### GOAL
All of the data must be printed exactly; please include every line.

### DATA SHOWN
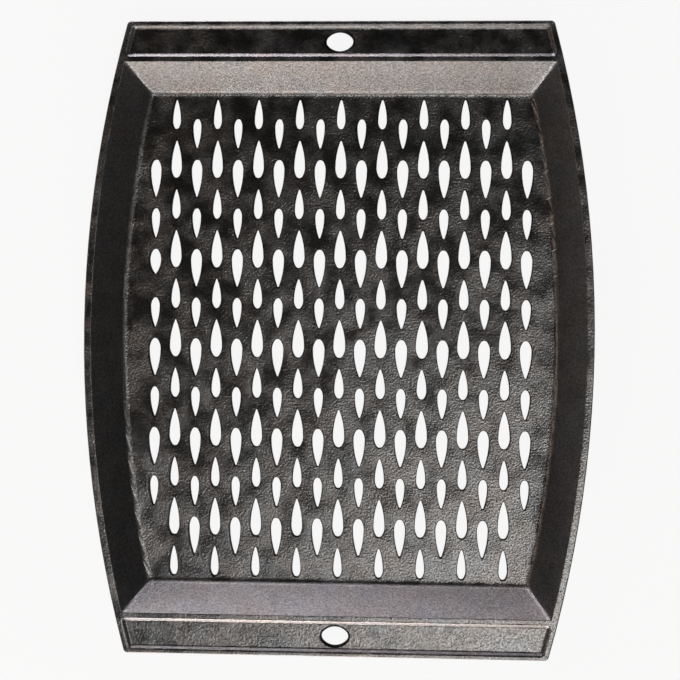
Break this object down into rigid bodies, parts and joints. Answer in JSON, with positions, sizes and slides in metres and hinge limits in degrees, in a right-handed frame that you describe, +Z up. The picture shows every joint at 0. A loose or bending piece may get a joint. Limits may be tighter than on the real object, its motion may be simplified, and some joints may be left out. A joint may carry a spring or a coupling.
{
  "type": "grill topper",
  "caption": "Cast iron grill topper: a shallow tray with arched long sides, a floor of drop-shaped holes and a flat, recessed handle with a hanging hole at each end.",
  "frame": {"origin": "under the middle of the floor, on the plane that the casting stands on", "axes": "+Z up, out of the tray; +Y along the length from one handle to the other; +X across the width, towards one arched side"},
  "size_m": [0.3064, 0.381, 0.0285],
  "materials": {
    "seasoned_iron": "seasoned, sand-cast texture with a soft satin sheen"
  },
  "bodies": {
    "root": {"grill_topper": "seasoned_iron"}
  },
  "joints": []
}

### RESPONSE BELOW
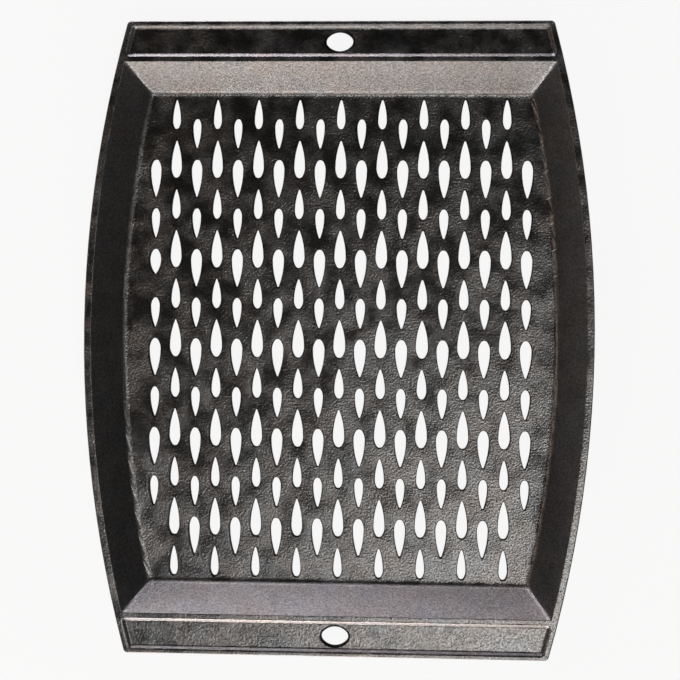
Break this object down into rigid bodies, parts and joints. Answer in JSON, with positions, sizes and slides in metres and hinge limits in degrees, in a right-handed frame that you describe, +Z up. The picture shows every joint at 0. A loose or bending piece may get a joint. Limits may be tighter than on the real object, its motion may be simplified, and some joints may be left out. A joint may carry a spring or a coupling.
{
  "type": "grill topper",
  "caption": "Cast iron grill topper: a shallow tray with arched long sides, a floor of drop-shaped holes and a flat, recessed handle with a hanging hole at each end.",
  "frame": {"origin": "under the middle of the floor, on the plane that the casting stands on", "axes": "+Z up, out of the tray; +Y along the length from one handle to the other; +X across the width, towards one arched side"},
  "size_m": [0.3064, 0.381, 0.0285],
  "materials": {
    "seasoned_iron": "seasoned, sand-cast texture with a soft satin sheen"
  },
  "bodies": {
    "root": {"grill_topper": "seasoned_iron"}
  },
  "joints": []
}